Because the 13 regions remained agrarian over our 1801-1911 sample, we capture the extent of extraction with the land property taxation and the farming productivity with the geographic drivers of the profitability of the arboriculture and sericulture sectors. In addition, we use as inverse metrics of each region’s tax-collection costs (political relevance) the share of previous decade in which the region partook in external wars (Distance-to-Enemies).
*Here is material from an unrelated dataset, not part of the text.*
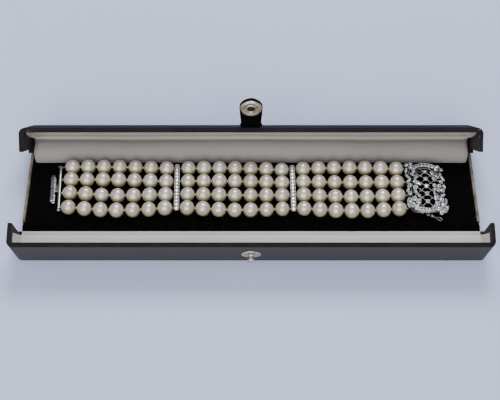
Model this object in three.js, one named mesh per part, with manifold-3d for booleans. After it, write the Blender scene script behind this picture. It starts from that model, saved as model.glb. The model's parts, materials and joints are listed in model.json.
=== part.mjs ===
// A four-strand pearl bracelet lying open on the velvet tray of its presentation case.
// The case has two long doors, each a side wall with half of the top, hinged along the base.
// Millimetres, +Z up, +X along the bracelet, origin at the middle of the case's underside.
import * as THREE from 'three';
import { mergeVertices } from 'three/addons/utils/BufferGeometryUtils.js';
import Module from 'manifold-3d';

// The case
const CASE_HALF_LENGTH = 110.8;
const HINGE_Y = 22.5;
const HINGE_Z = 3.2;
const BASE_HALF_LENGTH = 108.6;
const BASE_HALF_DEPTH = 22.2;
const TRAY_HALF_DEPTH = 19.7;
const BASE_BOARD = 2.8;
const END_BOARD_TOP = 5.5;
const LIP_INNER = 107.2;
const LIP_OUTER = 108.5;
const LIP_TOP = 7.1;
const EDGING = { bottom: 7.4, top: 8.3 };
const PAD = { halfLength: 106.9, bottom: 3.1, top: 7.0 };

// How far a cutting shape runs past what it cuts
const OVERCUT = 1;

// A door in its own section: u runs inward from the hinge, w runs up when the case is shut
const DOOR_RISE = 14.2;
const DOOR_REACH = 22.3;
const DOOR_WALL = 1.6;
const RIM = { thick: 2.3, depth: 2.5 };
const CHEEK = 1.9;
const CHEEK_BOTTOM = 2.6;
const DOOR_CORNER = 3.0;
const LINING = { gap: 0.3, endGap: 1.0, side: 0.7, top: 0.8, foot: 3.0 };
const SATIN_ROLL = { from: 14.3, to: 19.3, bottom: 7.3, height: 4.0, halfLength: 106.4 };
const FRONT_OPEN = 102.5;
const REAR_OPEN = 51;

// The leather closing tab and its press stud
const TAB = { width: 11.0, thick: 1.6, root: 8, length: 16.6, lean: 51, socketAt: 10.6 };
const SOCKET = { radius: 5.2, hole: 1.9, thick: 1.0 };
const STUD = {
  plateRadius: 4.7, plateThick: 0.7, neckRadius: 1.5, knobRadius: 1.9, knobFrom: 2.5, crownRadius: 1.3,
  knobLength: 3.4, fromSplit: 10.2,
};

// The bracelet
const BRACELET_Y = -2.7;
const PEARL = {
  radius: 3.5, centreZ: 10.65, perSection: 7, threadRadius: 0.45, sides: 7, turns: [50, 90, 130],
};
const SECTIONS = [
  // first and last pearl along X; each row's place across at both ends, and its bow between them
  { name: 'left', first: -86.8, last: -40.9, rows: [
    { start: 12.2, end: 11.3, bow: 0.4 }, { start: 4.9, end: 3.8, bow: 0.4 },
    { start: -2.5, end: -3.6, bow: -1.0 }, { start: -10.6, end: -11.1, bow: -1.4 } ] },
  { name: 'middle', first: -30.4, last: 14.9, rows: [
    { start: 11.4, end: 10.5, bow: 0.5 }, { start: 4.0, end: 3.1, bow: 0.4 },
    { start: -3.4, end: -4.1, bow: -0.1 }, { start: -10.9, end: -11.5, bow: -0.9 } ] },
  { name: 'right', first: 25.2, last: 70.4, rows: [
    { start: 11.0, end: 11.0, bow: 0.7 }, { start: 3.6, end: 3.4, bow: -0.2 },
    { start: -3.8, end: -4.1, bow: -0.9 }, { start: -11.3, end: -11.5, bow: -1.2 } ] },
];
const SPACER = { width: 2.5, length: 24.4, height: 2.4, corner: 1.2 };
const SPACERS = [
  { name: 'spacer_bar_left', x: -35.6, y: 0.1, turn: 1.0 },
  { name: 'spacer_bar_right', x: 20.1, y: -0.4, turn: 0.6 },
];
const END_BAR = { x: -92.1, y: 0.9, turn: 2.6, radius: 0.8, length: 24.6, z: 9.6 };
const TONGUE = { width: 14.7, sheet: 0.5, tip: -4.6, fold: 2.3, lowerZ: 7.6, upperZ: 9.4 };
const TONGUE_NECK = { width: 4.0, thick: 0.6, end: -0.3 };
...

Our fixed region and time effects OLS estimates imply that pre-unitary revenues from land property taxes in 1861 lire per capita decrease with each region’s farming productivity but not with its relevance for the Piedmontese elite, whereas the opposite was true for the post-unitary ones. Moreover, post-unitary distortions in land property tax revenues—proxied with the difference between the observed and the counterfactual ones forecasted through pre-unitary estimates (see upper-left graph of figure 2)—and the severity of the other extractive policies—negatively captured by the tax-collection costs and the political relevance (see below)—positively determined the opening gaps in culture, literacy (see bottom-right graph of figure 2), and development, i.e., the income in 1861 lire per capita, the gross saleable farming product, and the textile industry value added in thousands of 1861 lire per capita.

 

Figure 2: The Rise of the North-South Divide

2Note: “Distortion-LT” are the land property tax distortions in 1861 lire per capita, “Distortion-R” is the difference between Railway and the forecasted length of railway built in the previous decade in km per square km, “Culture-N” is the normalized share of the active population engaged in political, union, and religious activities, and “Illiterates-N” is the normalized percentage points of illiterates in the population over the age of six. See figure 1 for each cluster definition and de Oliveira and Guerriero (2017) for each variable sources and definition.

 

These results are consistent with the predictions of the model we lay out to inform our test. First, because of limited state-capacity, the pre-unitary states should reduce extraction if confronted by a more productive and so powerful citizenry, whereas the extractive power of the unitary state should be sufficiently strong to make taxation of the South profitable at the margin and so crucially shaped by his relevance. Second, it should also induce the Southern citizenry to prefer private to public good production and his investment and welfare to rise with factors limiting taxation, i.e., marginal tax-collection costs and political relevance.

Since our proxies for the drivers of extraction are driven by either geographic features independent of human effort or events outside the control of the policy-makers, reverse causation is not an issue. Nevertheless, our results could still be produced by unobserved heterogeneity. To evaluate this aspect, we control for the interactions of time effects with the structural conditions differentiating the two blocks in 1861 and considered key by the extant literature (Franchetti and Sonnino, 1876; Gramsci, 1966; Barbagallo, 1980; Krugman, 1981), i.e., the pre-unitary inclusiveness of political institutions, the land ownership fragmentation, the coal price, and the railway length. Including these controls has little effect on our results. Finally, two extra pieces of evidence rule out the possibility that extraction was an acceptable price for the Italian development (Romeo, 1987). First, it did not shape the manufacturing sector value added. Second, while the pre-unitary length of railway additions was only affected by the farming productivity, the post-unitary one was only driven by the political relevance, resulting useless in creating a unitary market (see upper-right graph of figure 2).

Conclusions

Although the North-South divide has been linked to post-unitary policies before (Salvemini 1963; Cafagna, 1989), nobody has formally clarified how the unitary state solved the trade-off between extraction-related losses and rent-seeking gains. In doing so, we also contribute to the literature comparing extractive and inclusive institutions (North et al., 2009, Acemoglu and Robinson, 2012), endogenizing however the extent of extraction in a setup sufficiently general to be applied to other instances, as for instance the post-Civil War USA.